SCOV also points out that this was an issue going in to the trial. Mr. Stinson could have called a witness or witnesses to present other methods of calculation or different arguments. But he didn’t, so the jury was free to consider the evidence before them.

Justice Skokglund dissents. She points out that based on the facts, there was some doubt as to whether Mr. Stinson knew of the others’ tortious conduct that caused the house to burn down. In the crew of kids involved, the only one who was completely off the hook was the one who left before the fire even started. The testimony about when Mr. Stinson left the party was varied. Justice Skoglund struggles with what the tortious conduct even was, since there was no causal nexus between the kids’ trespassing and the negligence that caused the house to burn down.

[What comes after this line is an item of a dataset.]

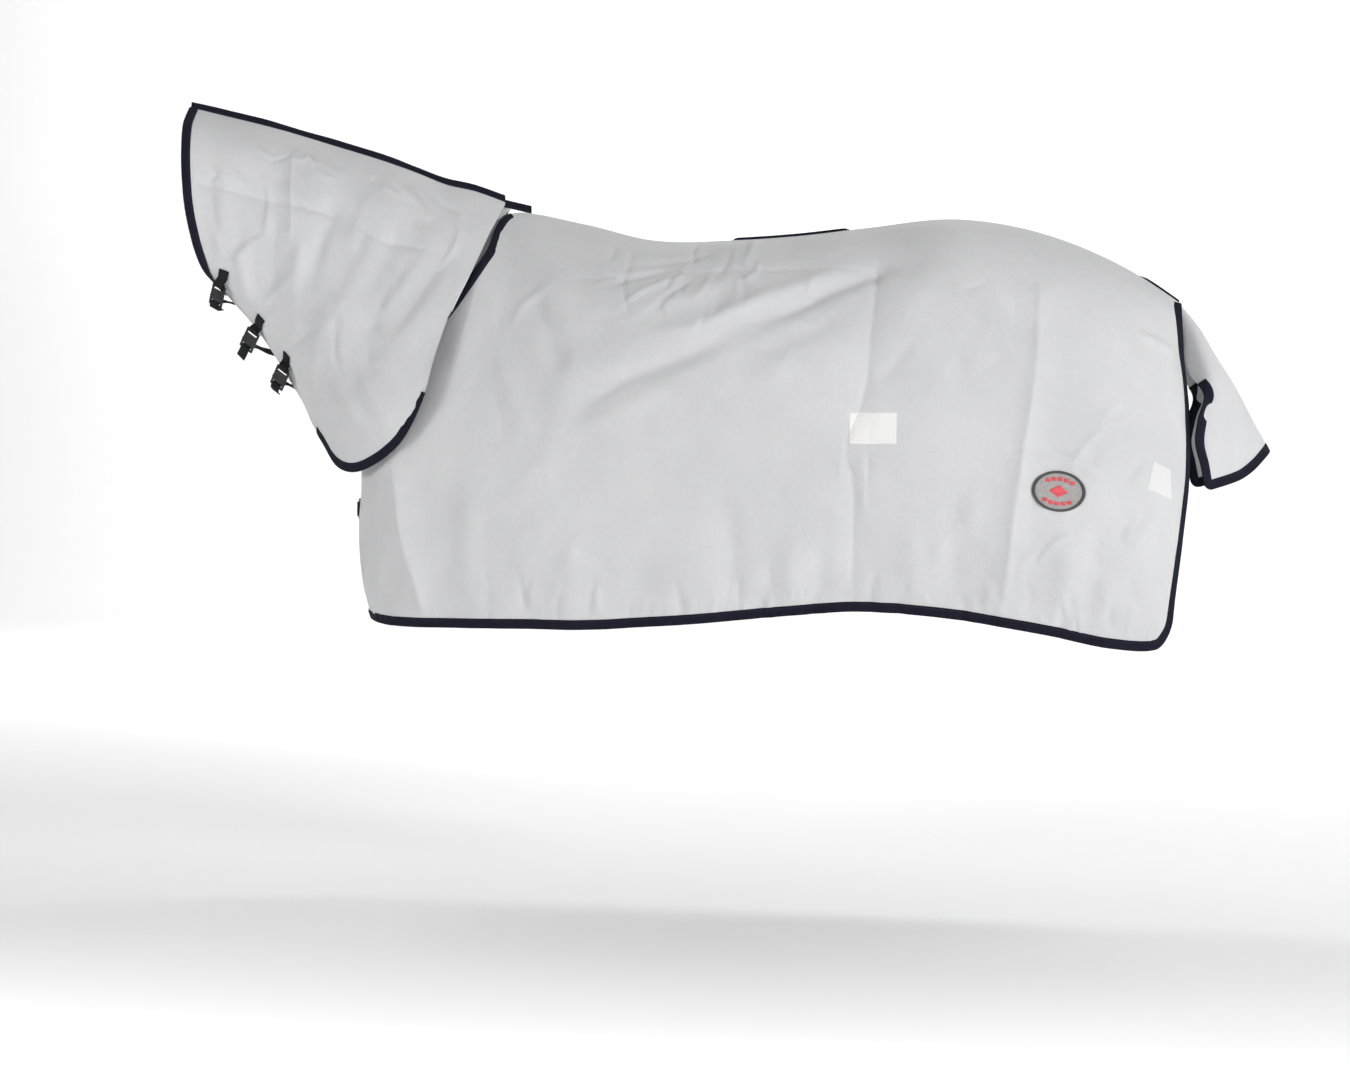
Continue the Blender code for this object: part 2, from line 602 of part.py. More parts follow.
def add_closure(tree, name, tab, centre, along, facing, sewn, way, end):
    """A tab sewn on the near side, its buckle, and the strap that comes from the off side through it."""
    place = buckle_place(centre, along, facing)
    set_off_panel(tree, place, BUCKLE_LENGTH, BUCKLE_WIDTH)
    across = np.array(place.to_3x3().col[1])
    loop = in_buckle(place, [(-step, out) for step, out in loop_round_bar(BUCKLE_LENGTH)])
    points, turned = sewn_end(tree, tab, False, across)
    add_webbing(f"{name}_tab", points + loop, [turned] * len(points) + [across] * len(loop))
    add_buckle(f"{name}_buckle", place, BUCKLE_LENGTH, BUCKLE_WIDTH)
    clear = BUCKLE / 2 + WEBBING / 2 + LEAST_GAP
    slot = BUCKLE_LENGTH * SLOT_PLACE
    half = BUCKLE_LENGTH / 2
    through = in_buckle(place, [(slot - 0.0015, -0.008), (slot - 0.0005, 0), (slot + 0.0030, clear),
                                (half - 0.0015, clear + 0.0006), (half + 0.0030, clear)])
    points, turned = sewn_end(tree, sewn, True, across)
    sides = [turned] * len(points) + [(turned + across) / 2] * len(way) + [across] * (len(through) + 1)
    add_webbing(f"{name}_strap", points + list(way) + through + [end], sides)


def add_patch(name, tree, corners, spec, counts):
    """A patch of cloth on the panel, between four corners given as (x, z)."""
    a, b, c, d = (np.array(corner) for corner in corners)
    grid = []
    for u in np.linspace(0, 1, counts[0]):
        column = []
        for v in np.linspace(0, 1, counts[1]):
            spot = (a * (1 - u) + b * u) * (1 - v) + (d * (1 - u) + c * u) * v
            point, _ = on_panel(tree, *spot)
            column.append(point)
        grid.append(column)
    grid = np.array(grid)
    lift = normals_of(grid).mean(axis=(0, 1))
    add_sheet(name, grid + lift / np.linalg.norm(lift) * PATCH_LIFT, spec, thickness=PATCH)


def add_badge(tree):
    """An oval badge that follows the panel, with a raised rim."""
    tilt = np.radians(BADGE_TILT)
    around = np.linspace(0, 2 * np.pi, 37)[:-1]
    rings = []
    for radius, rise in ((0.30, 0), (0.58, 0), (0.84, 0), (0.88, BADGE_RIM), (1.0, BADGE_RIM)):
        u = np.cos(around) * radius * BADGE_SIZE[0] / 2
        v = np.sin(around) * radius * BADGE_SIZE[1] / 2
        x = BADGE_CENTRE[0] + u * np.cos(tilt) + v * np.sin(tilt)
        z = BADGE_CENTRE[1] - u * np.sin(tilt) + v * np.cos(tilt)
        rings.append([on_panel(tree, *spot)[0] - (0, rise + PATCH_LIFT, 0) for spot in zip(x, z)])
    build = bmesh.new()
    verts = [[build.verts.new(point) for point in ring] for ring in rings]
    middle = build.verts.new(on_panel(tree, *BADGE_CENTRE)[0] - (0, PATCH_LIFT, 0))
    for k in range(len(around)):
        after = (k + 1) % len(around)
        build.faces.new((middle, verts[0][k], verts[0][after]))
        for inner, outer in zip(verts[:-1], verts[1:]):
            build.faces.new((inner[k], outer[k], outer[after], inner[after]))
    mesh = bpy.data.meshes.new("badge")
    build.to_mesh(mesh)
    build.free()
    thicken(add_object("badge", mesh, BADGE_GREY), PATCH)


def add_chest_closure(tree):
    """The tab, buckle and strap across the front edges of the body."""
    place = buckle_place((-0.965, -0.030, CHEST_HEIGHT), (-0.50, 0.86, 0.05), (-0.86, -0.50, 0.0))
    across = [np.array(place.to_3x3().col[1])]
    loop = loop_round_bar(CHEST_LENGTH)
    near = [on_chest(tree, y, CHEST_HEIGHT) - (TAB_LIFT, 0, 0) for y in (-0.110, -0.085)]
    off = [mirrored(point) for point in near]
    add_webbing("chest_tab", near + in_buckle(place, [(-step, out) for step, out in loop]), across * 9, CHEST_WEBBING)
    add_buckle("chest_buckle", place, CHEST_LENGTH, CHEST_WIDTH)
    across_gap = [(-0.966, 0.040, CHEST_HEIGHT)]
    add_webbing("chest_strap", off + across_gap + in_buckle(place, loop), across * 10, CHEST_WEBBING)


# ---- The object

clear_scene()
parts = new_collection("horse_combo_rug")
cutters = new_collection("cutters")


def build_body():
    """Both body panels, their bindings and the patches on the near one."""
    fine, rib_places = fine_sheet(BODY_RIBS)
    fine = add_folds(fine, BODY_FOLDS)
    fine[..., 1] = np.minimum(fine[..., 1], 0) - SEAM_GAP
    withers = rib_places[WITHERS_RIB]
    tip = withers + RING / lengths_of(fine)[0][0]
    regular = np.linspace(0, 1, BODY_COLUMNS + 1)[1:-1]
    regular = regular[(np.abs(regular - withers) > 0.02) & (np.abs(regular - tip) > 0.02)]
    columns = np.sort(np.concatenate([regular, [withers, tip]]))
    rows = np.linspace(0, 1, BODY_ROWS + 1)[1:-1]
    grid = coarse_sheet(fine, columns, rows, True, (0.075, 0.055))
    normal = faceted_normals(grid)
    last_column, last_row = grid.shape[0] - 1, grid.shape[1] - 1
    withers_column = 2 + int(np.argmin(np.abs(columns - withers)))

    neckline = [(0, 0, 1, 1)] + [(i, 0, i, 1) for i in range(1, withers_column)]
    corner = withers_column
    neckline += [(corner, 0, corner, 1), (corner, 0, corner + 1, 1), (corner, 0, corner + 1, 0)]
    down_front = [(0, j, 1, j) for j in range(2, last_row)]
    corner_front = [(0, last_row, 1, last_row - 1)]
    hem = [(i, last_row, i, last_row - 1) for i in range(1, last_column)]
    corner_rear = [(last_column, last_row, last_column - 1, last_row - 1)]
    up_rear = [(last_column, j, last_column - 1, j) for j in range(last_row - 1, -1, -1)]
    edging = border(grid, normal, down_front + corner_front + hem + corner_rear + up_rear)
    for side, off_side in (("near", False), ("off", True)):
        add_sheet(f"body_{side}", grid, COTTON, off_side)
        turned = [mirrored(item)[::-1] for item in edging] if off_side else edging
        add_tape(f"edge_binding_{side}", *turned)
    add_tape("neckline_binding", *both_sides(border(grid, normal, neckline)))

    spine = fine[:, 0].copy()
    spine[:, 1] = 0
    spine = spine[(spine[:, 0] > SPINE_REACH[0]) & (spine[:, 0] < SPINE_REACH[1])][::4]
    middle, half = sum(SPINE_UPRIGHT) / 2, (SPINE_UPRIGHT[1] - SPINE_UPRIGHT[0]) / 2
    upright = np.clip((half - np.abs(spine[:, 0] - middle)) * 20, 0, 1)
    upright += np.clip((spine[:, 0] - 0.80) * 20, 0, 1)
    add_fin("spine_binding", spine, SPINE_FIN, np.radians(SPINE_LEAN) * (1 - upright))
    tree = panel_tree(grid)
    add_patch("side_patch", tree, SIDE_PATCH, PATCH_CLOTH, (9, 6))
    add_patch("rear_patch", tree, REAR_PATCH, PATCH_CLOTH, (9, 7))
    add_badge(tree)
    add_chest_closure(tree)


def build_neck():
    """Both neck panels with the pleat at their rear, and their bindings."""
    fine, _ = fine_sheet(NECK_RIBS)
    fine = add_folds(fine, NECK_FOLDS)
    fine[..., 1] = np.minimum(fine[..., 1], 0) - SEAM_GAP
    columns = np.linspace(0, 1, NECK_COLUMNS + 1)[1:-1]
    rows = np.linspace(0, 1, NECK_ROWS + 1)[1:-1]
    grid = coarse_sheet(fine, columns, rows, False, (0.020, 0.040))
    normal = faceted_normals(grid)
    last_column, last_row = grid.shape[0] - 1, grid.shape[1] - 1

    bound = [i for i in range(1, last_column) if grid[i, last_row, 0] > BINDING_START]
    throat_to_fold = [(i, last_row, i, last_row - 1) for i in bound]
    throat_to_fold.append((last_column, last_row, last_column - 1, last_row - 1))
    lower = border(grid, normal, throat_to_fold)
    front = border(grid, normal, [(0, j, 1, j) for j in range(last_row - 2, -1, -1)])
    for side, off_side in (("near", False), ("off", True)):
        add_neck_panel(f"neck_{side}", grid, normal, off_side)
        turned = [mirrored(item)[::-1] for item in lower] if off_side else lower
        add_tape(f"neck_lower_binding_{side}", *turned)
    add_tape("neck_front_binding", *[item[::-1] for item in both_sides(front)])

    tree = panel_tree(grid)
    for closure in CLOSURES:
        add_closure(tree, *closure)

    crest = fine[::6, 0].copy()
    crest[:, 1] = 0
    sway = 0.35 * np.sin(crest[:, 0] * 21)
    shown = (crest[:, 0] > CREST_REACH[0]) & (crest[:, 0] < CREST_REACH[1])
    add_fin("crest_binding", crest[shown], CREST_FIN, sway[shown])
    add_fin("withers_binding", WITHERS_LINE, WITHERS_FIN, 0.0)


def add_neck_panel(name, grid, normal, off_side):
    """The neck panel: the outer layer, and at its rear a pleat whose under-layer reaches the neckline."""
    rows = range(PLEAT_ROWS + 1)
    back = grid[-1] - grid[-3]
    back /= np.linalg.norm(back, axis=-1, keepdims=True)
    strip = [grid[-1, rows]]
    for inward, forward in PLEAT:
        strip.append(grid[-1, rows] - normal[-1, rows] * inward - back[rows] * forward)
    reach = UNDER_REACH * np.clip(1 - np.array(rows) / 0.85, -0.35, 1)
    strip.append(grid[-1, rows] - normal[-1, rows] * 0.0125 + back[rows] * reach[:, None])
    pleat = np.array(strip)
    pleat[:, 0, 1] = -SEAM_GAP - 0.0005
    side = mirrored if off_side else np.asarray
    build = bmesh.new()
    add_faces(build, side(grid), diagonals(grid, normals_of(grid)), off_side)
    add_faces(build, side(pleat), np.zeros((len(PLEAT) + 1, PLEAT_ROWS), bool), off_side)
    bmesh.ops.remove_doubles(build, verts=build.verts, dist=0.0001)
    mesh = bpy.data.meshes.new(name)
    build.to_mesh(mesh)
    build.free()
    thicken(add_object(name, mesh, COTTON), CLOTH)


def build_tail_flap():
    near = FLAP_RIBS
    off = [[(x, -y, z) for x, y, z in rib] for rib in FLAP_RIBS[-2::-1]]
    fine, _ = fine_sheet(near + off)
    columns = np.linspace(0, 1, FLAP_COLUMNS + 1)[1:-1]
    rows = np.linspace(0, 1, FLAP_ROWS + 1)[1:-1]
    grid = coarse_sheet(fine, columns, rows, False, (0.020, 0.020))
    normal = faceted_normals(grid)
    add_sheet("tail_flap", grid, COTTON)
    last_column, last_row = grid.shape[0] - 1, grid.shape[1] - 1
    path = [(0, j, 1, j) for j in range(2, last_row)]
    path.append((0, last_row, 1, last_row - 1))
    path += [(i, last_row, i, last_row - 1) for i in range(1, last_column)]
    path.append((last_column, last_row, last_column - 1, last_row - 1))
    path += [(last_column, j, last_column - 1, j) for j in range(last_row - 1, 1, -1)]
    add_tape("tail_flap_binding", *border(grid, normal, path))


build_body()
build_neck()
build_tail_flap()
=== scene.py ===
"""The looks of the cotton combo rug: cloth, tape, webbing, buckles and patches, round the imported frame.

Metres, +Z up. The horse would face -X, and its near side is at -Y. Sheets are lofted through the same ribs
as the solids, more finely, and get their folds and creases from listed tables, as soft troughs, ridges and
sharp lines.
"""

import bmesh
import bpy
import numpy as np
from mathutils import Matrix, Vector, noise
from mathutils.bvhtree import BVHTree


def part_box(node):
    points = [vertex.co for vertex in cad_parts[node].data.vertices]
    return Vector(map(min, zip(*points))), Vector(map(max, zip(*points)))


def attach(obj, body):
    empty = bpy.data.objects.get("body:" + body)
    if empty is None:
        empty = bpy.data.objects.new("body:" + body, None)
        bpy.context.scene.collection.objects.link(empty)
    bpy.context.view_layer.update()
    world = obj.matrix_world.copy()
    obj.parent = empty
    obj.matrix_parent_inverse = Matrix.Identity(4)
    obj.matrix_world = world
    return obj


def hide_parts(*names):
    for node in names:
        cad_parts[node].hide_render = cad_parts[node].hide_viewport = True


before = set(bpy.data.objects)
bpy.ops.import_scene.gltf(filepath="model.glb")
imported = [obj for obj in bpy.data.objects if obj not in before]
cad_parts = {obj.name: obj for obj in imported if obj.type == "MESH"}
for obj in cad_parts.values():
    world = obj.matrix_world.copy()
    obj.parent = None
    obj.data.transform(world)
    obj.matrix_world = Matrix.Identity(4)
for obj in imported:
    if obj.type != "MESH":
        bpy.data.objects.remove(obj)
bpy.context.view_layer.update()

# Thicknesses, widths, and how far pieces stand off the cloth.
SEAM_GAP = 0.0016
CLOTH = 0.0012
TAPE = 0.0011
TAPE_WIDTH = 0.020
STITCH_PITCH = 0.0042
STITCH_ROW = 0.0175
FIN_HALF = 0.0024
CREST_HEIGHT = 0.018
SPINE_HEIGHT = 0.009
SPINE_LEAN = 62
WEBBING = 0.0018
WEBBING_WIDTH = 0.025
TAB_LIFT = 0.0030
PATCH_LIFT = 0.0012
BUCKLE = 0.0050
STRAP_CLEAR = BUCKLE / 2 + WEBBING / 2 + 0.0004
THROAT_BUCKLE = (0.052, 0.038)
CHEST_BUCKLE = (0.042, 0.050)
CHEST_WEBBING = 0.034
CHEST_HEIGHT = -0.620
FLOOR_Z = -1.56

# Columns and rows of each sheet: as it gets its folds, and as it is cut.
BODY_FINE, BODY_GRID = (561, 301), (421, 221)
NECK_FINE, NECK_GRID = (361, 261), (281, 201)
FLAP_FINE, FLAP_GRID = (161, 121), (121, 91)


def metres(table):
    """A table in millimetres, as lists in metres."""
    return [metres(part) for part in table] if isinstance(table, (list, tuple)) else table / 1000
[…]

She points out the only real facts tying Mr. Stinson to the house burning down was the fact that he was there when the fire in the chimnea was burning and that he didn’t say anything to the remaining friends about making sure the fire was out when he left. He wasn’t there when the other kids attempted to put dirt and beer on the fire, so it’s hard to say he was responsible for what they did or didn’t do. And finally, just because he was there while the fire in the chimnea was burning, nobody really knows what his state of mind was.

Justice Skoglund sees this more along the lines that Mr. Stinson was there while the ill-advised chimnea fire took place, but to attribute the house burning down to his negligence is too attenuated.